Data for the task:
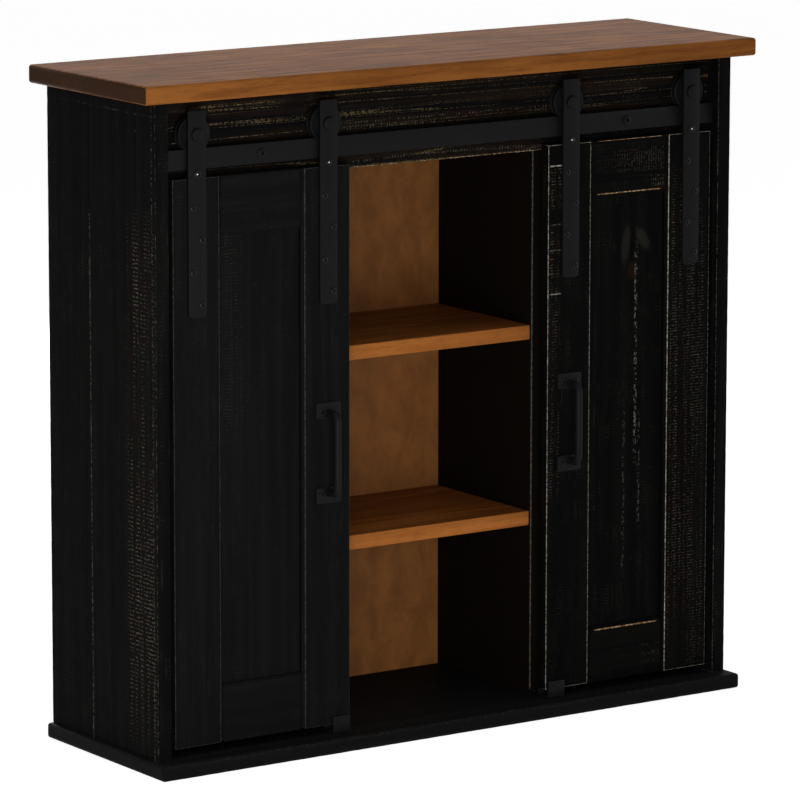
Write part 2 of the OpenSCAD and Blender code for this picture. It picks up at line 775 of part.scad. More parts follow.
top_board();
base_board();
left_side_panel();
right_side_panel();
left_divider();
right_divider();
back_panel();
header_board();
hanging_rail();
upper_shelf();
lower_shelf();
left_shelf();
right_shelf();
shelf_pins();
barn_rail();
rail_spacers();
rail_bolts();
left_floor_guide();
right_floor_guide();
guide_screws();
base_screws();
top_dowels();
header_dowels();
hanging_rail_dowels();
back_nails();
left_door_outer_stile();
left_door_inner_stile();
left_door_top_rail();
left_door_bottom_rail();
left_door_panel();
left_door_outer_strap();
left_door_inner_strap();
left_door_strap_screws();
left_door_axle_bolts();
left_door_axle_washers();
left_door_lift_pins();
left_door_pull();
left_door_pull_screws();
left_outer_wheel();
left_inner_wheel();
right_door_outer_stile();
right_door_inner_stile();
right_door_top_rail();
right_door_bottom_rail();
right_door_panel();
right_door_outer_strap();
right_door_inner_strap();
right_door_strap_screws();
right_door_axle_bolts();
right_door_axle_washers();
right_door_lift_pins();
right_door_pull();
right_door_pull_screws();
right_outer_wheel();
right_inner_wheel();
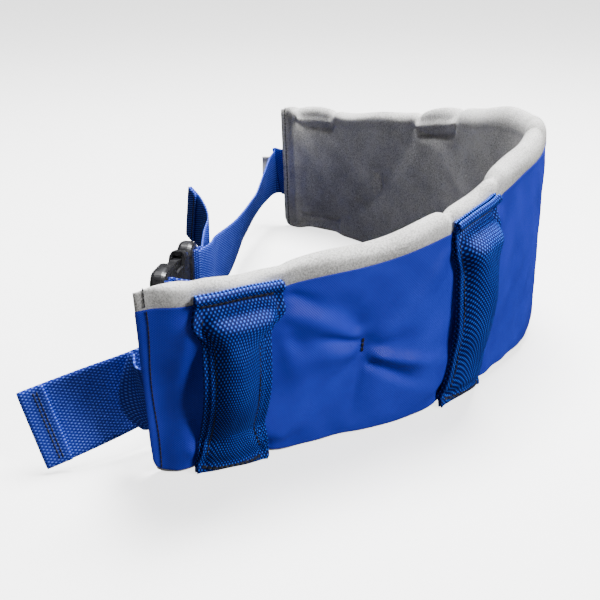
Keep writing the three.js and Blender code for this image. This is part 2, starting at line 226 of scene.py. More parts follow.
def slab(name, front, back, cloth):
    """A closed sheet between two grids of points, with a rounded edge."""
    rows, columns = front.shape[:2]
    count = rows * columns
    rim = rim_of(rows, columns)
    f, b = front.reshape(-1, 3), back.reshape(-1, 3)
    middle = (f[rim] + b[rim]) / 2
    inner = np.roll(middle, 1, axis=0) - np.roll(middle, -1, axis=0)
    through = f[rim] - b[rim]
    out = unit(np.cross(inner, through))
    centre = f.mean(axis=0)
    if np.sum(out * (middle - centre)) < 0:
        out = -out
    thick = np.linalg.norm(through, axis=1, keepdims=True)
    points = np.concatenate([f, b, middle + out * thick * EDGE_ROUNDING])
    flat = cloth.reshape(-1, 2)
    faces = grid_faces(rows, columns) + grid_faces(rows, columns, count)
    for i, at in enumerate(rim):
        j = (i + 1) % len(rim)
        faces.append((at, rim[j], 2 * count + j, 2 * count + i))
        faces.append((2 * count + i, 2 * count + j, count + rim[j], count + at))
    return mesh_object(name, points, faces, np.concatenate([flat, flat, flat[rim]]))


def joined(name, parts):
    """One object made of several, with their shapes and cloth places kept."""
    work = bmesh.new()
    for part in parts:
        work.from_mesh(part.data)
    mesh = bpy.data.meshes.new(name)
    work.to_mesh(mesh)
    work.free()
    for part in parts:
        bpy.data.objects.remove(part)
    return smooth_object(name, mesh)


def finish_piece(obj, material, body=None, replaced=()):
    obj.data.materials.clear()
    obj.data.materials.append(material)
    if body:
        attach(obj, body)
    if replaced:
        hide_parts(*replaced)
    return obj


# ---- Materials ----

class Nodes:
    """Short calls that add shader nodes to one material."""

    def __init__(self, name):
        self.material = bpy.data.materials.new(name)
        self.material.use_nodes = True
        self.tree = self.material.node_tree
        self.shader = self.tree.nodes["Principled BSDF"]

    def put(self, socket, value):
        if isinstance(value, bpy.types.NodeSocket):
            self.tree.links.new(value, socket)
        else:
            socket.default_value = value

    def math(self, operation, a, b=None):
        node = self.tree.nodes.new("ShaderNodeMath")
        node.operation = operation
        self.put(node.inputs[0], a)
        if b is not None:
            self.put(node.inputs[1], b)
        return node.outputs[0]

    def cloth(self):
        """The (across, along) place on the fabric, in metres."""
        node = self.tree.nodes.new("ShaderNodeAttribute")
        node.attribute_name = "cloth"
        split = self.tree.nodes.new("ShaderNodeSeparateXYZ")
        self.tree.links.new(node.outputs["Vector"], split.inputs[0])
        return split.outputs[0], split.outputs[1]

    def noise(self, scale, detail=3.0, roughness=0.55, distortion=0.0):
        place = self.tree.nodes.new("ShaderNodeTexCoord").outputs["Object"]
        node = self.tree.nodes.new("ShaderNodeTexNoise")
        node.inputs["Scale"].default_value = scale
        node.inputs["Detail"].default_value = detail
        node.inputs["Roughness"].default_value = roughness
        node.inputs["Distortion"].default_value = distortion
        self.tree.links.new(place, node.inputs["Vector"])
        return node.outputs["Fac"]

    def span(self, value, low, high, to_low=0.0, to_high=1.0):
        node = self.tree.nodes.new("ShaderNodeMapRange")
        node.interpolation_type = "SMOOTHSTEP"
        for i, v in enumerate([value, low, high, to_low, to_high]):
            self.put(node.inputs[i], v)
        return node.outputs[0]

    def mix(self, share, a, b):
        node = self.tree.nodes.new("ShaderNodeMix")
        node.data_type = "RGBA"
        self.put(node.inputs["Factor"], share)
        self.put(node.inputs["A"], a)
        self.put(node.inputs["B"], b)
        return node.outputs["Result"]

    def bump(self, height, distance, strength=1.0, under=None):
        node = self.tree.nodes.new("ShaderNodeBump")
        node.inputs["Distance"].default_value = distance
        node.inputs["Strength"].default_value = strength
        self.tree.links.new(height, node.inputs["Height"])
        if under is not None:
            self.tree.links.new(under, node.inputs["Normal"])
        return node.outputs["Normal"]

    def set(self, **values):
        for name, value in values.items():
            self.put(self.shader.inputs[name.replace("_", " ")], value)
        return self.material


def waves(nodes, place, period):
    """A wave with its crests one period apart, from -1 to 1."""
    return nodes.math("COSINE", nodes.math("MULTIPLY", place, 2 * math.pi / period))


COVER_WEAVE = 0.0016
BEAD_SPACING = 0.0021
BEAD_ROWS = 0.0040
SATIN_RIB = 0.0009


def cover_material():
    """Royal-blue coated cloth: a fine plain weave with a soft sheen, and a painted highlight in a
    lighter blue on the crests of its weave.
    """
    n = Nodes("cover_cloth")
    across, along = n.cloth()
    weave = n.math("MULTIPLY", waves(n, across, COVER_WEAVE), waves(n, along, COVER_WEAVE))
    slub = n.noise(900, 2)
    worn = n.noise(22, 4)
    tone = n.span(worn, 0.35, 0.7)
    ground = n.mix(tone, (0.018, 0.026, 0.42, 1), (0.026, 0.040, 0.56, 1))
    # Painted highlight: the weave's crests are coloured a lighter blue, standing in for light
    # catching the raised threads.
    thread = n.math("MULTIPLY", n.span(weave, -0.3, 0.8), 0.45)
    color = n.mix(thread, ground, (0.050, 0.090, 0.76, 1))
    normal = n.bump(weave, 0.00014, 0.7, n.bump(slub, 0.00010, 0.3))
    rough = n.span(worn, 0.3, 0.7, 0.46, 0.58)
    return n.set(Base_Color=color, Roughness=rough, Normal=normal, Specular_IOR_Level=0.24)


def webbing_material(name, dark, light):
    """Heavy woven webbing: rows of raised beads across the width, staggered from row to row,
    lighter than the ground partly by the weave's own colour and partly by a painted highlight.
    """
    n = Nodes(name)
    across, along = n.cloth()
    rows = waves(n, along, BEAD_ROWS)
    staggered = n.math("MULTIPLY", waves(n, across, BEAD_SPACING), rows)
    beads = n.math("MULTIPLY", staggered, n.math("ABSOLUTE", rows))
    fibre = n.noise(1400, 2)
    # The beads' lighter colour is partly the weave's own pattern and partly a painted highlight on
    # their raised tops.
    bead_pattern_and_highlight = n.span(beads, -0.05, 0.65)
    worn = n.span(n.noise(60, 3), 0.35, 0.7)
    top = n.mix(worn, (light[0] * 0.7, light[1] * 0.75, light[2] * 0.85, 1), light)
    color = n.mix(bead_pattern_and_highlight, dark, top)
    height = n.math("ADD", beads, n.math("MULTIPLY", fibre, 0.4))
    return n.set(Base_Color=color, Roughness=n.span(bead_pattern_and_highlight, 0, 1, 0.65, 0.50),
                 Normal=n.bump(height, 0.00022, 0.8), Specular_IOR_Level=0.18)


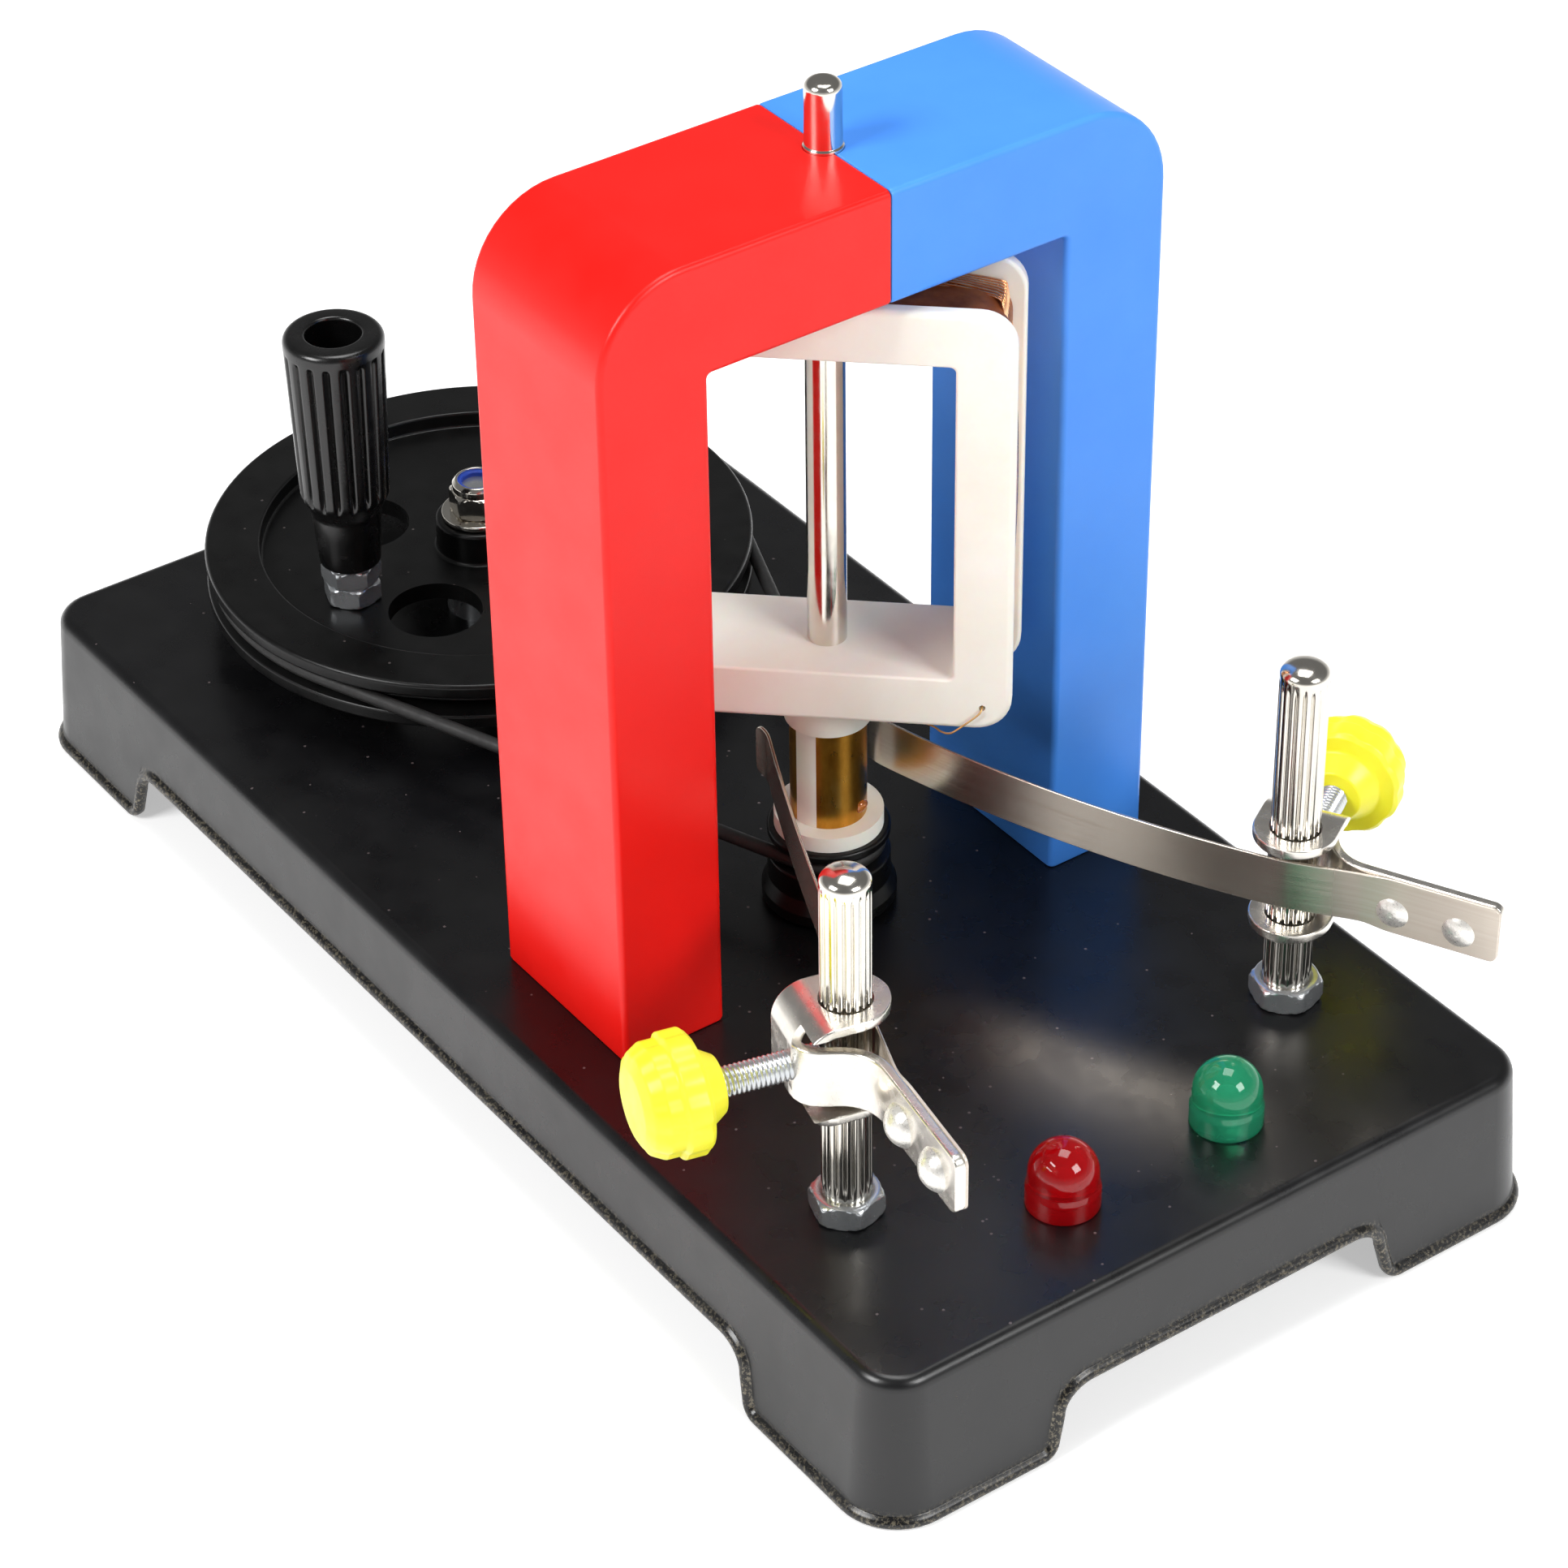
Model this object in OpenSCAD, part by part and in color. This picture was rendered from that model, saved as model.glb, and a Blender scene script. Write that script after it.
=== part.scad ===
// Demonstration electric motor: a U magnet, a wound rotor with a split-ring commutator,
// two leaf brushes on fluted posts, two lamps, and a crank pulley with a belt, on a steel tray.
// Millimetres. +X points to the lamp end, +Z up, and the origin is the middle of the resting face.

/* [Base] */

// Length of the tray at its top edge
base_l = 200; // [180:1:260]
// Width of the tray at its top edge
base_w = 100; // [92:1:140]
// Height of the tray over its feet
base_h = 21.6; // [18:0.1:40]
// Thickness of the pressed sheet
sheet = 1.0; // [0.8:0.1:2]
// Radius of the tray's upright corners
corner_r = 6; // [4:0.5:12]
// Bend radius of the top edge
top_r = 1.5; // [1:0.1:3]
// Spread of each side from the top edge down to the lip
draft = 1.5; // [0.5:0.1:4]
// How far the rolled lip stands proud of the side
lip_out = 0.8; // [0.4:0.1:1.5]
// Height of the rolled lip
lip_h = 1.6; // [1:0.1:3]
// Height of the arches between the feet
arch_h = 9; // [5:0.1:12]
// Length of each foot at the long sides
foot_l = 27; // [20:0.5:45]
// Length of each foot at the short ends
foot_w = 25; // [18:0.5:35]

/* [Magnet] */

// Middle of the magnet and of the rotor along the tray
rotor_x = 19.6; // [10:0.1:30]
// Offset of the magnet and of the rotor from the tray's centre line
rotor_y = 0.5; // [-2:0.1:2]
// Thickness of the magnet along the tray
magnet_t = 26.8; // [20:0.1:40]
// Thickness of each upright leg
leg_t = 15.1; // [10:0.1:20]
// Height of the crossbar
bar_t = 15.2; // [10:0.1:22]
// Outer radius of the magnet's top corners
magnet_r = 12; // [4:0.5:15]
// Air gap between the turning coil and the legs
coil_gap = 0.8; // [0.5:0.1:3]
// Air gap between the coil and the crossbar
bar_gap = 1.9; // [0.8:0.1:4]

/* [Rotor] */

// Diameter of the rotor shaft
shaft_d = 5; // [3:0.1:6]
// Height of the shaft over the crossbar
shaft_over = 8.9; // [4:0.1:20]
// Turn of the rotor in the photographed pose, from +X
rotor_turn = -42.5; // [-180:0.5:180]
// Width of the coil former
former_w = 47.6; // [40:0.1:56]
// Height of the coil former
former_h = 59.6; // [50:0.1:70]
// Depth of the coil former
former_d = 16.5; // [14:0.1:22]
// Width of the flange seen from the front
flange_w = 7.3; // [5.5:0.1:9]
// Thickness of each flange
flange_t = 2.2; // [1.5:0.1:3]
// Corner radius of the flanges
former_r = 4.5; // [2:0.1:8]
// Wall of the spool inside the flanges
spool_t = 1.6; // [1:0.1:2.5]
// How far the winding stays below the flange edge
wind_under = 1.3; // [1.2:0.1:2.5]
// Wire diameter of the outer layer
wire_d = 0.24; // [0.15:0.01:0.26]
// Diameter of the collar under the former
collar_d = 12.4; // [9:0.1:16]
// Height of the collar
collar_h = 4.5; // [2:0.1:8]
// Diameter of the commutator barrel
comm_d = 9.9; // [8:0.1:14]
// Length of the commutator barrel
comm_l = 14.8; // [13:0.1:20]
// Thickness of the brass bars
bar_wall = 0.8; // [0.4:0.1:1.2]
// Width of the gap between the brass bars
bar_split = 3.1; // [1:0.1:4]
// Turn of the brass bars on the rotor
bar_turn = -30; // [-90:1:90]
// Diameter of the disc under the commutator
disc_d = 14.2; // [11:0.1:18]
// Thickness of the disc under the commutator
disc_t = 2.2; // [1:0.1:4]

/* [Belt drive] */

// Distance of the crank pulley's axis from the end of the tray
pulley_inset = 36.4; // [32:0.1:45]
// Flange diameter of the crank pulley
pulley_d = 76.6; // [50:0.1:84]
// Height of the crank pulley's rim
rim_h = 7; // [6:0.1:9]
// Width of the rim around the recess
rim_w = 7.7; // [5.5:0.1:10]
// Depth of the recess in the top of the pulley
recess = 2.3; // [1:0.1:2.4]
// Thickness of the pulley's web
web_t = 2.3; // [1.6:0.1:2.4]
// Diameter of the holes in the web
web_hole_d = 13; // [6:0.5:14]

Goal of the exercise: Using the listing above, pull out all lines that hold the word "replaced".

Answer:
def finish_piece(obj, material, body=None, replaced=()):
    if replaced:
        hide_parts(*replaced)